________________ CM . . . . Volume XII Number 15 . . . . March 31, 2006


My Kind of Sad: What It's Like to be Young and Depressed.

Kate Scowen. Illustrated by Jeff Szuc.
Toronto, ON: Annick Press, 2006.
168 pp., pbk. & cl., $12.95 (pbk.), $19.95 (cl.).
ISBN 1-55037-940-2 (pbk.), ISBN 1-55037-941-0 (cl.).

Subject Headings:
Depression, Mental-Juvenile literature.
Depression in adolescence-Popular works.

Grades 8-12 / Ages 13-17.

Review by Val Ken Lem.

*** /4


The reported rates of depression for boys and girls are interesting. Research shows that in childhood, depression is slightly more common in boys than in girls. In adolescence, the rates of depression are much higher in girls. It's important to remember, though, that rates of depression are based on what is reported to researchers—it is hard to report something that hasn't been identified.

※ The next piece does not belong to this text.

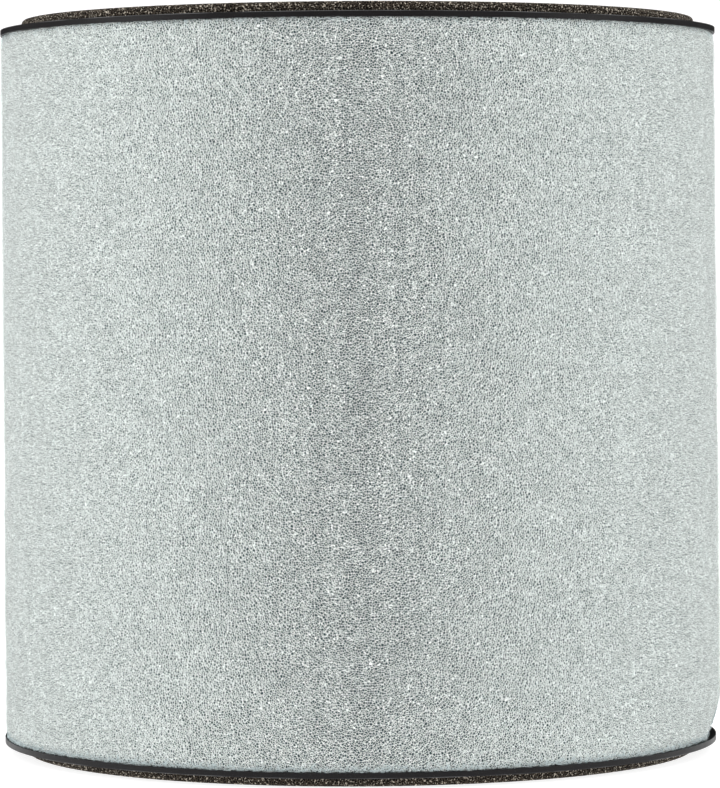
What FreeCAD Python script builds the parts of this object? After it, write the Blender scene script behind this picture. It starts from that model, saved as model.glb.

My Kind of Sad is a good introduction to the topics of depression, its manifestation in adolescents, and the treatment options that exist. It is intended for use by teenagers as well as their friends, families and school counsellors. Anyone reading the book from cover to cover will discover a great deal of repetition, but this is understandable given that the author wants readers to be able to focus on a particular chapter that is of interest.

     Scowen, a Toronto-based youth worker turned consultant, begins by describing the history of depression and identifying environmental and hormonal changes that adolescents experience that can contribute to moodiness and non-clinical depression. Most of the book is devoted to descriptions of clinical depression and ways that it is manifested, including depression and anxiety, bipolar disorder, eating disorders, self-mutilation, and suicide. One chapter covers treatment options such as medication, counselling, and other therapies including alternative ones. A brief afterword is as concise as an executive summary. The book concludes with useful resources such as phone help-lines in the US and Canada, an annotated bibliography of recommended books, endnotes and a serviceable index.

     The material is presented in clear language. The text is broken into smaller segments with prominent topical headings, listed facts, black-and-white illustrations to which readers of all genders and ethnic backgrounds can relate, and “check it out” icons that refer readers to the page in the annotated bibliography where they can find additional resources. Scowen also incorporates some case studies and numerous quotations from young people aged nine through 23, and she quotes from a few parents, in order to illustrate the aspects of adolescent depression under discussion.

     As the back cover notes, “No book can give you a quick fix for depression. But this one can help you understand that it is possible to get through it.” My Kind of Sad would be useful in any North American high school library.


Val Ken Lem is a librarian at Ryerson University in Toronto, ON.